I’m sure most of us remember using a satellite imaging application for the first time, zooming in on our house or office building and marveling at the level of detail. While that was certainly impressive at the time, the possibilities offered by geographic information system (GIS) technology today put to shame such basic functionality. At the recent GovLoop event Imagery in Action: How GIS Can Help Gov Identify, Discover, and Decide, several experts discussed the exciting ways in which this technology is helping us find new and innovative solutions for various problems.
Esri’s Kyle Talbot kicked things off with a fascinating look at the mapping and analytical possibilities offered by GIS. Focusing on a military base in Iran, he tracked multiple images of the same spot over time to see how the area grew and evolved. In addition to this 2D imaging, 3D imaging constructed using metadata from the images themselves allowed him to create an entire topographical model of the base, down to such details as the blind spots of the anti-aircraft guns. Although this specific example involved military intelligence, such mapping has an incredibly wide range of applications, from civil engineering to disaster preparedness, and it has already begun redefining the way we solve problems.
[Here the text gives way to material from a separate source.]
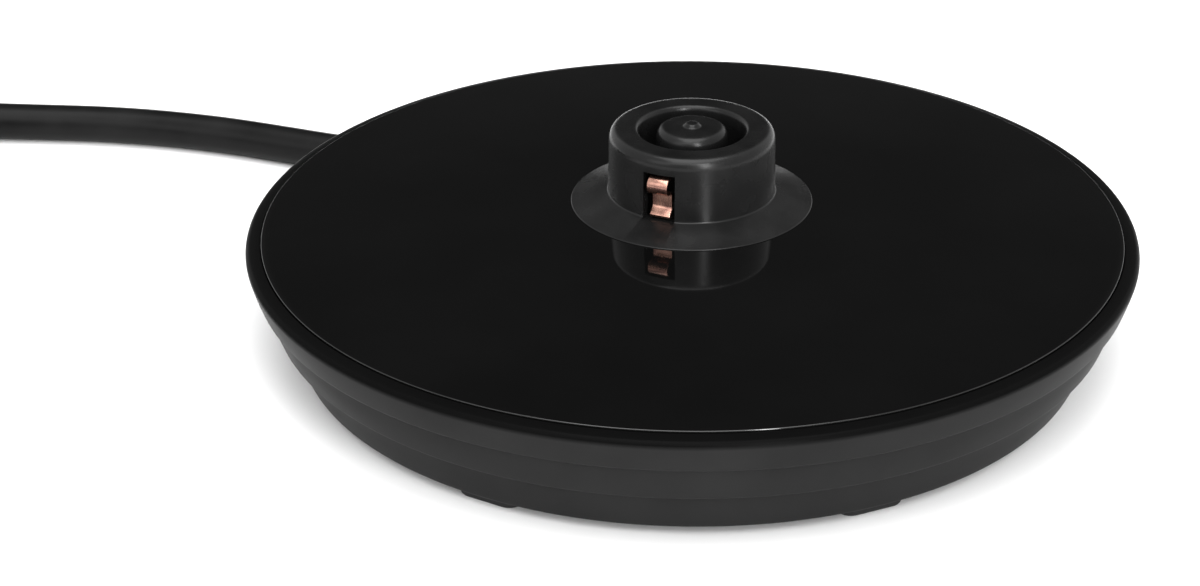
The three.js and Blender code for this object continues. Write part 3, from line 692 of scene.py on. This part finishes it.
def make_socket_cover():
    """Flange, post, well and skirt in one closed profile, then the three contact windows."""
    under = float(dome(16.6)) + 0.3
    flange_foot = float(dome(flange_radius)) + 0.06
    profile = rounded([
        (20.5, flange_foot + 0.2), (flange_radius, flange_foot, 0.05),
        (flange_radius - 0.1, flange_foot + 0.12, 0.06), (14.95, post_root - 0.1, 0.25),
        (14.75, post_top - 0.05, 2.2), (WELL_RADIUS + 0.3, post_top - 0.1, 1.3),
        (WELL_RADIUS, post_top - 2.2, 0.8), (WELL_RADIUS, post_top - 9.8, 0.2),
        (SLEEVE_RADIUS, post_top - 9.8, 0.2),
        (SLEEVE_RADIUS, post_top - 2.2, 0.3), (CAVITY_RADIUS, post_top - 2.2, 0.3),
        (CAVITY_RADIUS, post_root - 1, 0.5), (14.6, flange_z - 0.6, 0.5), (14.6, flange_low[2], 0.2),
        (16.6, flange_low[2], 0.3), (16.6, under, 0.2), (20.5, flange_foot + 0.2),
    ], 0.3, 8)
    post = turned("post", profile, 256)
    cutters = [block(11.9, 18, 6, post_root - 0.4, post_root + 8.5, WINDOW_ANGLE)]
    for angle, low in ((LIVE_ANGLE, post_top - 8.4), (NEUTRAL_ANGLE, post_top - 6.2)):
        cutters.append(block(8.3, 11.1, 4.8, low, low + 3.6, angle))
    return cut(post, *cutters)


settle(make_socket_cover(), "socket_cover", satin)

# %% [markdown]
# ## Centre boss
# The boss closes the well until a kettle pushes it down. It is hollow, with a wide foot that keeps it
# from coming out. It is a turned shape too, so its profile alone says everything.

# %% Centre boss
boss_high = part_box("shutter")[1][2] / MM
BOSS_RADIUS = 6.4


def make_shutter():
    """Hollow boss with a rounded top edge, a shallow dish and the small nub in the middle."""
    top = boss_high - 1.0
    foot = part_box("shutter")[0][2] / MM
    return turned("centre_boss", np.vstack([[(0, foot + 3)], rounded([
        (0.2, foot + 3), (4.4, foot + 3, 0.3), (4.4, foot, 0.2), (7.3, foot, 0.3), (7.3, foot + 5, 0.3),
        (BOSS_RADIUS, foot + 5, 0.2), (BOSS_RADIUS, top, 2.2), (1.6, top - 0.05, 0.5),
        (1.1, top + 0.6, 0.6), (0.1, top + 0.7),
    ], 0.3, 6), [(0, top + 0.7)]]), 128, closed=False)


settle(make_shutter(), "shutter", satin)

# %% [markdown]
# ## Spring contacts
# A contact is a strip cut from a sheet, bent, and pushed up inside the post. The nose is rolled outwards
# so that the kettle's ring slides over it. A strip is a small rounded rectangle carried along a bent
# line, so the cut edges catch the light as they do on the real one.

# %% Contact strips


def swept(name, line, section, across):
    """Section of (side, up) points carried along a line in a plane: side is the direction across
    the plane, and up is the line's own normal, found as across turned by the line's slope."""
    slope = np.gradient(line, axis=0)
    slope /= np.linalg.norm(slope, axis=1)[:, None]
    up = np.cross(across, slope)
    points = line[:, None, :] + section[None, :, :1] * across + section[None, :, 1:] * up[:, None, :]
    rows, columns = points.shape[:2]
    flat = points.reshape(-1, 3) * MM
    faces = [grid_faces(rows, columns, False, True)]
    faces.append(np.arange(columns)[None, ::-1])
    faces.append((rows - 1) * columns + np.arange(columns)[None, :])
    turns = np.linspace(0, 1, columns, endpoint=False)
    u, v = np.meshgrid(np.linspace(0, 1, rows), turns, indexing="ij")
    return outward(soften(mesh_object(name, flat, faces, np.stack([u.ravel(), v.ravel()], axis=-1))))


def rounded_section(width, height, corner, steps=4):
    """Rounded rectangle: four quarter circles, each about its own corner's centre."""
    turn = np.linspace(0, np.pi / 2, steps)
    centres = [(1, 1, 0), (-1, 1, 1), (-1, -1, 2), (1, -1, 3)]
    return np.vstack([
        np.stack([
            sx * (width / 2 - corner) + corner * np.cos(turn + quarter * np.pi / 2),
            sy * (height / 2 - corner) + corner * np.sin(turn + quarter * np.pi / 2),
        ], axis=-1)
        for sx, sy, quarter in centres
    ])


def contact_strip(name, bends, angle, width=3.8, thickness=0.5):
    """Strip through (radius, z) bends in the upright plane at an angle."""
    flat = np.array([(r, 0, z) for r, z in bends], dtype=float)
    line = catmull_rom(flat, 0.25)
    obj = swept(name, line, rounded_section(width, thickness, 0.14), np.array([0, 1.0, 0]))
    return moved(obj, turn_z(angle))


leg = CAVITY_RADIUS - 0.9
contact_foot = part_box("earth_contact")[0][2] / MM
earth_bends = [
    (leg, contact_foot), (leg, 18), (leg, 25), (leg, post_root - 2.4), (leg, post_root - 1.0),
    (leg + 0.5, post_root - 0.05), (leg + 1.7, post_root + 0.15), (leg + 2.0, post_root + 0.45),
    (leg + 1.45, post_root + 1.0), (leg + 0.95, post_root + 1.6), (leg + 0.88, post_root + 2.0),
    (leg + 0.88, post_root + 3.3), (leg + 0.95, post_root + 4.5), (leg + 1.5, post_root + 4.85),
    (leg + 2.6, post_root + 5.0), (leg + 3.25, post_root + 5.6), (leg + 3.42, post_root + 6.35),
    (leg + 3.1, post_root + 7.1), (leg + 2.3, post_root + 7.6), (leg + 1.3, post_root + 7.75),
]
settle(contact_strip("earth_strip", earth_bends, WINDOW_ANGLE), "earth_contact", copper)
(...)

Another important aspect of GIS was discussed by Radiant Solution’s Evan Caldwell, who introduced the National Urban Change Indicator (NUCI), a tool for tracking the development and evolution of an area over time. One of the unique features of NUCI is that it can account for seasonal change, so that things like trees losing their leaves in the winter doesn’t return a false positive for changes. With an archive going back to 1998, NUCI works by establishing a baseline from identical images, and then tracking evolution based on this—cutting out the noise and helping one focus on significant changes.
Of course, with any sort of map, an important question to ask is “How accurate is it?” With GIS, the answer is usually very accurate, and that’s thanks in large part to people like Esri’s Dr. Steve Lambert, who are experts in photogrammetry—the science of establishing measurements from photos. As Dr. Lambert noted, not all imagery is authoritative, but with the millions of images being taken every day—from phones, satellites, or drones—there is the potential to create trustworthy, accurate maps and measurements. Being able to use control images or having overlapping images is helpful, says Dr. Lambert, but ultimately it may come down to taking initial estimates and refining them as new sources become available. In this way, reliable maps can be constructed and deployed for any purpose necessary.
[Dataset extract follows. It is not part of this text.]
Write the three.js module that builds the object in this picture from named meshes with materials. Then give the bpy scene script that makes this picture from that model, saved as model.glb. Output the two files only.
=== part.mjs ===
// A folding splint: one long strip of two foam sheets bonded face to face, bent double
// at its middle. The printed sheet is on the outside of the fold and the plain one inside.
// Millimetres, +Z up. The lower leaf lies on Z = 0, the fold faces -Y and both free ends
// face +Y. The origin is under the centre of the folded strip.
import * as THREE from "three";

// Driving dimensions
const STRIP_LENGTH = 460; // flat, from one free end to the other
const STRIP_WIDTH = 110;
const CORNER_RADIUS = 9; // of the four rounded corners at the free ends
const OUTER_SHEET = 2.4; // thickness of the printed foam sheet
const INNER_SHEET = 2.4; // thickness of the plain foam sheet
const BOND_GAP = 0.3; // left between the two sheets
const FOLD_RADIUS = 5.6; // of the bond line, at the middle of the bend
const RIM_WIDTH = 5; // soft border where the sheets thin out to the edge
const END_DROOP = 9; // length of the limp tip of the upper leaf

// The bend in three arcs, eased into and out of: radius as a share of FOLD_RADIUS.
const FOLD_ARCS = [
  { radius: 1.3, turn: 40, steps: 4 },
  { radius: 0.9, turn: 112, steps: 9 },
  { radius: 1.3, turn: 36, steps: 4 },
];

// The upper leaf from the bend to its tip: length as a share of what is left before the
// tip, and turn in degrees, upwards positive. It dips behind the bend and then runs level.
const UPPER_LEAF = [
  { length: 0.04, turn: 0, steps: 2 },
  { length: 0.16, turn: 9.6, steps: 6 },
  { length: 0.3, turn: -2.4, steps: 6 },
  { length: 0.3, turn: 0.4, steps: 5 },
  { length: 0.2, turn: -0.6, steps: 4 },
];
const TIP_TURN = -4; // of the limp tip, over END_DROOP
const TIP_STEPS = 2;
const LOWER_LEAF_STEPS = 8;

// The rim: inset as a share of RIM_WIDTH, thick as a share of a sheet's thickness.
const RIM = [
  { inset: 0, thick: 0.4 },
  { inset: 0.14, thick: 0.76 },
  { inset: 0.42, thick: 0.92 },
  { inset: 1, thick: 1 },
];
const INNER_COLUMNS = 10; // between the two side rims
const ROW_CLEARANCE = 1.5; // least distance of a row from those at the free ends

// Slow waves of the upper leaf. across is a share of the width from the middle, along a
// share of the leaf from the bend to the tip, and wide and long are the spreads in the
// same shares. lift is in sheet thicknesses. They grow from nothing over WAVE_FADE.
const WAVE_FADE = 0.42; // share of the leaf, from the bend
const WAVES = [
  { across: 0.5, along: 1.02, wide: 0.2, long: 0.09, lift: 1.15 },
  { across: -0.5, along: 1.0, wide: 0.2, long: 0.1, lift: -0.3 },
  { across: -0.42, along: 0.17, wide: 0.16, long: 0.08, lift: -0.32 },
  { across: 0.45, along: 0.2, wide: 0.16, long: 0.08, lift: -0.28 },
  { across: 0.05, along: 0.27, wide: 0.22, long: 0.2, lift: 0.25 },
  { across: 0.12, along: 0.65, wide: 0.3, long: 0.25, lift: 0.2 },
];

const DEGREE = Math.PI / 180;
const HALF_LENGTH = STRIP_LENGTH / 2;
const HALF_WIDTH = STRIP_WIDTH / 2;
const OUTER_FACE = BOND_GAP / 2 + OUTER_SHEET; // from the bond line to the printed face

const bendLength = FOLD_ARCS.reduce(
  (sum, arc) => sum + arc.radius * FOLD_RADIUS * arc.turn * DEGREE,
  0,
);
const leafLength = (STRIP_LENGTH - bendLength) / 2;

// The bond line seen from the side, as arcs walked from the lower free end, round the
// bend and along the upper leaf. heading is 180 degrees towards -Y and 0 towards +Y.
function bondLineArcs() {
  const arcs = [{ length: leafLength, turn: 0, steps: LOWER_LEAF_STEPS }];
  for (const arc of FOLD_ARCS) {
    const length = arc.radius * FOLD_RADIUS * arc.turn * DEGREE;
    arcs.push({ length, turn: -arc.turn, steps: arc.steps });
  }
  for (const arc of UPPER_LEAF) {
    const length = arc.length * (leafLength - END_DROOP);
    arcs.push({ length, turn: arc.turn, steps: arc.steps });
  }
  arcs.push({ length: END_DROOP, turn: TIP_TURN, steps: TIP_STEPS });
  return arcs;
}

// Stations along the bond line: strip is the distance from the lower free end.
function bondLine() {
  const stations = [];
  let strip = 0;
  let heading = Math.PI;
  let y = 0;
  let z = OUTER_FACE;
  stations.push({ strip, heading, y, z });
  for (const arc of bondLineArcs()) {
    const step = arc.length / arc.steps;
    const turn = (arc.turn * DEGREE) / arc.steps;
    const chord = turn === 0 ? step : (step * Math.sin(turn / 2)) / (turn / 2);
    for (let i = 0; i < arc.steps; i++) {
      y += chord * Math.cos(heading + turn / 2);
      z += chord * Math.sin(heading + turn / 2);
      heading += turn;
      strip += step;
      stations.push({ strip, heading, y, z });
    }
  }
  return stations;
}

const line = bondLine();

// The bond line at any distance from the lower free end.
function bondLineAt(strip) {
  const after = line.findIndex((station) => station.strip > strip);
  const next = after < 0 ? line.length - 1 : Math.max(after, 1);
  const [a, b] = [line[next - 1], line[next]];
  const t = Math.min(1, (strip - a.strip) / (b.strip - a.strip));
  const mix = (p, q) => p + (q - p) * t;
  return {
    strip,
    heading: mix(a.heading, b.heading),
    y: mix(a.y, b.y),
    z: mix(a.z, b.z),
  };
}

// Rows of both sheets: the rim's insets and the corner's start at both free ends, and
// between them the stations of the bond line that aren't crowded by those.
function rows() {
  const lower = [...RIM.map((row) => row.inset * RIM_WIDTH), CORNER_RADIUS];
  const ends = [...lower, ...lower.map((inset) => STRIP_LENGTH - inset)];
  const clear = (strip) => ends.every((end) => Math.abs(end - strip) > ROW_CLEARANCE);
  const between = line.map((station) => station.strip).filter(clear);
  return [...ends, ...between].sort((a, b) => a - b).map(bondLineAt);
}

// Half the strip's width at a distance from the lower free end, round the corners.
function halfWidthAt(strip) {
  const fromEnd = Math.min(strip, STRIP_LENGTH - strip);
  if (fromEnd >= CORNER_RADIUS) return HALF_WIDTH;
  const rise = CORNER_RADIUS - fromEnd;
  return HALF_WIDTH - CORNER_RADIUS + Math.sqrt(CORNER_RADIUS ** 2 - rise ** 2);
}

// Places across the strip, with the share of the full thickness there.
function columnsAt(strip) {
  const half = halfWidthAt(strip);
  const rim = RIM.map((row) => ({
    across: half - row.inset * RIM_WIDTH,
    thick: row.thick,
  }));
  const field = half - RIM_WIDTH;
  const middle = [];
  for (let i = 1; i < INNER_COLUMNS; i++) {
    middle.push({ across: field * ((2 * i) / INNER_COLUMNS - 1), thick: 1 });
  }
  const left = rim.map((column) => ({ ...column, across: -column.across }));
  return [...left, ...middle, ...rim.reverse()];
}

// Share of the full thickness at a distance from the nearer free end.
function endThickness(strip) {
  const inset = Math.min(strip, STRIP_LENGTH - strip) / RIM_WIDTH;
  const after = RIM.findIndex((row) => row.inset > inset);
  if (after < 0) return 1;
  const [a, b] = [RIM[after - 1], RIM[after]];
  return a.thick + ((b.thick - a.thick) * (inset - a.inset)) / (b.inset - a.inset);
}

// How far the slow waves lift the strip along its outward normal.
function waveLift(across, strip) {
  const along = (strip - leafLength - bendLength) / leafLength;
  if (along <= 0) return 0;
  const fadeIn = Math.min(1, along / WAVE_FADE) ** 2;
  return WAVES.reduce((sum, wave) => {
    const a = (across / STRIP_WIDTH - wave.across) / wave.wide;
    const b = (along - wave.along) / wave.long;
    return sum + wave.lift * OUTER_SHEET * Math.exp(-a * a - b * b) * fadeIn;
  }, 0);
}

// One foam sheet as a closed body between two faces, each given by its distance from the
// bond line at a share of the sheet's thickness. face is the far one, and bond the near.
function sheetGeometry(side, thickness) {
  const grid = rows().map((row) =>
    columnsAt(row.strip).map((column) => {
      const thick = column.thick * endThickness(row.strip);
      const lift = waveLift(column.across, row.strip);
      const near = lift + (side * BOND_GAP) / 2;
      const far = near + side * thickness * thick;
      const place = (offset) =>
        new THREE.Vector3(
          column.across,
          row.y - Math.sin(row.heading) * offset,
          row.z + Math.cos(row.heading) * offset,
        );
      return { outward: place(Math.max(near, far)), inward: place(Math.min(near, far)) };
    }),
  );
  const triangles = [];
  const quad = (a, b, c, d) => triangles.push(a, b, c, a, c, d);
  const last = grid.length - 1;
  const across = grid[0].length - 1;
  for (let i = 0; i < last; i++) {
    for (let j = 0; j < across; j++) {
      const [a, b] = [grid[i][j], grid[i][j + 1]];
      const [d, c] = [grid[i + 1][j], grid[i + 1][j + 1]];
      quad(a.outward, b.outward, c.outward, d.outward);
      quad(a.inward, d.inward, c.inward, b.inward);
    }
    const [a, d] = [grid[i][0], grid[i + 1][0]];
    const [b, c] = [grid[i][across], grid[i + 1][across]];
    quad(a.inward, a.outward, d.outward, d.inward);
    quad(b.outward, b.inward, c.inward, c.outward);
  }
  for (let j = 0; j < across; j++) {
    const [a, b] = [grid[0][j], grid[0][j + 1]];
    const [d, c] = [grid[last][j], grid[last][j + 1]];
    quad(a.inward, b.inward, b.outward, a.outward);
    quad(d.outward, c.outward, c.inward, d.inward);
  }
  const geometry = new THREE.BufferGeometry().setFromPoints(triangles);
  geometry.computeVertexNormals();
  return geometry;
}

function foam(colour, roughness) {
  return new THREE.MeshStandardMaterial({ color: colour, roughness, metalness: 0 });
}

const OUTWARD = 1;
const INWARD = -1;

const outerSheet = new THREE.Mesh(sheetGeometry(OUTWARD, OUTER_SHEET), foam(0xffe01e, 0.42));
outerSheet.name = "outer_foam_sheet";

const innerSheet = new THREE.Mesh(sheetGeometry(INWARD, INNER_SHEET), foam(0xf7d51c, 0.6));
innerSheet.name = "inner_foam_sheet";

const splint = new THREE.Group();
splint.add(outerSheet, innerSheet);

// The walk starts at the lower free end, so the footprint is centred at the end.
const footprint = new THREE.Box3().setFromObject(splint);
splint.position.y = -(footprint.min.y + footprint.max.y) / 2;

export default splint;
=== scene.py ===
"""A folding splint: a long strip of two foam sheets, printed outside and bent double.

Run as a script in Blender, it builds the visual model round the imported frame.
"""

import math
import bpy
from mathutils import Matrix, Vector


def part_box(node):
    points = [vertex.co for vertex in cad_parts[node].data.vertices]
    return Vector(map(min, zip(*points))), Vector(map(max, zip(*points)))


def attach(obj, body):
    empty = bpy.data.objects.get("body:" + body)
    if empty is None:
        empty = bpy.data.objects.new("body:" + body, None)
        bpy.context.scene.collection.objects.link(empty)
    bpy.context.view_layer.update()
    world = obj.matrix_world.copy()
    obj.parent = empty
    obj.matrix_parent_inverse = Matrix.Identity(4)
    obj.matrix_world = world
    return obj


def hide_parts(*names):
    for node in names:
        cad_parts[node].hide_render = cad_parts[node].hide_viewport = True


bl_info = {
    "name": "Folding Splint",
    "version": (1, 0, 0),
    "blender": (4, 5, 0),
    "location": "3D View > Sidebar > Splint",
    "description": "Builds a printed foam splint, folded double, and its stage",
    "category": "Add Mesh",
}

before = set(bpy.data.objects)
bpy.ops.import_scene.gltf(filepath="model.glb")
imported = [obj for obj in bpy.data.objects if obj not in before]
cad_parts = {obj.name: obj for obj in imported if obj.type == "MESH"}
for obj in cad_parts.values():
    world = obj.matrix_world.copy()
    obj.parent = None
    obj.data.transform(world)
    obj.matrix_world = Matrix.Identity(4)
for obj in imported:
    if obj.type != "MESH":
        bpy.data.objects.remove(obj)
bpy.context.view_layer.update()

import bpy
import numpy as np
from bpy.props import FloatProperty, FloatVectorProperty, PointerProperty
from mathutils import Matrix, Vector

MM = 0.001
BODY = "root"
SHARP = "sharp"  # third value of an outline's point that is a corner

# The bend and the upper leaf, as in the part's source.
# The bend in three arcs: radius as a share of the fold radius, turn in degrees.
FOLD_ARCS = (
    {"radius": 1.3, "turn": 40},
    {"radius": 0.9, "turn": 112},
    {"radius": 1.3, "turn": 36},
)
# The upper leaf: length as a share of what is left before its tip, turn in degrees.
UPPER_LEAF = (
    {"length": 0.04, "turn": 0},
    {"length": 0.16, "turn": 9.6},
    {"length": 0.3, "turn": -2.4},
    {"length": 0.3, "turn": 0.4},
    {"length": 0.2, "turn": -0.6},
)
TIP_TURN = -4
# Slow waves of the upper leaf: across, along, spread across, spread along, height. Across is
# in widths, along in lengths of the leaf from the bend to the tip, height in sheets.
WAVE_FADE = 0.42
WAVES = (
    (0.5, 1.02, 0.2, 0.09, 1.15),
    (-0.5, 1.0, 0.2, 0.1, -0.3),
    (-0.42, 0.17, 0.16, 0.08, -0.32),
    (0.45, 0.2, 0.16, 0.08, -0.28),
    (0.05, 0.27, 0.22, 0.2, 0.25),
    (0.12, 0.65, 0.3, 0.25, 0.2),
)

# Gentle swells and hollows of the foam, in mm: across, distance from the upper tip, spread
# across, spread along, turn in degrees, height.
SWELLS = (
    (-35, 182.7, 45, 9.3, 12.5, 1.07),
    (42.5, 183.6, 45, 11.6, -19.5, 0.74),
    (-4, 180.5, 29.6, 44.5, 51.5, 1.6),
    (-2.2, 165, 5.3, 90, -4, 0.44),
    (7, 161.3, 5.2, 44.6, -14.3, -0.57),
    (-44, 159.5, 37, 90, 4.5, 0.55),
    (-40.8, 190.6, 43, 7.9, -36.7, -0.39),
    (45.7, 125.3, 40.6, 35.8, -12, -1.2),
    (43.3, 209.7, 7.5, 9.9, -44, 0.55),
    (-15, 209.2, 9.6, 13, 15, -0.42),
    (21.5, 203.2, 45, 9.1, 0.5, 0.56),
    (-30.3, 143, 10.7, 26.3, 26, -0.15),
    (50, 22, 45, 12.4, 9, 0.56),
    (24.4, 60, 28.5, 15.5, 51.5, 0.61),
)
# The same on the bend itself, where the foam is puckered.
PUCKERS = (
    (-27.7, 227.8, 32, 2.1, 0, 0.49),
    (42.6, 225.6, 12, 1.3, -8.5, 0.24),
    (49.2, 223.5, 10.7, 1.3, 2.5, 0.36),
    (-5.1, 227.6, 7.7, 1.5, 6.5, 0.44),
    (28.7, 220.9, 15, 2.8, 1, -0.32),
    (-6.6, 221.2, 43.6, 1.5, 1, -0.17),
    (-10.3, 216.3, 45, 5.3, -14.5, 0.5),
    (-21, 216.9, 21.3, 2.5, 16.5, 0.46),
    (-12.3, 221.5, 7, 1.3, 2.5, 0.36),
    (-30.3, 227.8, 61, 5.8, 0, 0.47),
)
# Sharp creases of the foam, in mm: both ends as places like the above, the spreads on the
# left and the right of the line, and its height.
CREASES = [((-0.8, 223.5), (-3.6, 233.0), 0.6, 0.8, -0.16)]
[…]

Maps no longer have to be understood in the traditional sense either—a piece of paper or an 2D image are yesterday’s news in the world of GIS. Jim Van Rens of RIEGL demonstrated some of the applications of LIDAR, or light detection and image ranging. LIDAR uses points of light from a laser to create three-dimensional models of everything from geographical features to the inside of train tunnels. In both the public and private sector, this can serve many useful purposes, from modeling a stretch of railway to mapping coastlines to create storm surge models that could save thousands of lives.
GIS is a rapidly-evolving field that has already produced incredibly exciting and innovative new technologies. As the number of issues it is utilized to address grows, it may come to fundamentally alter the way in which we interact with and conceptualize our world.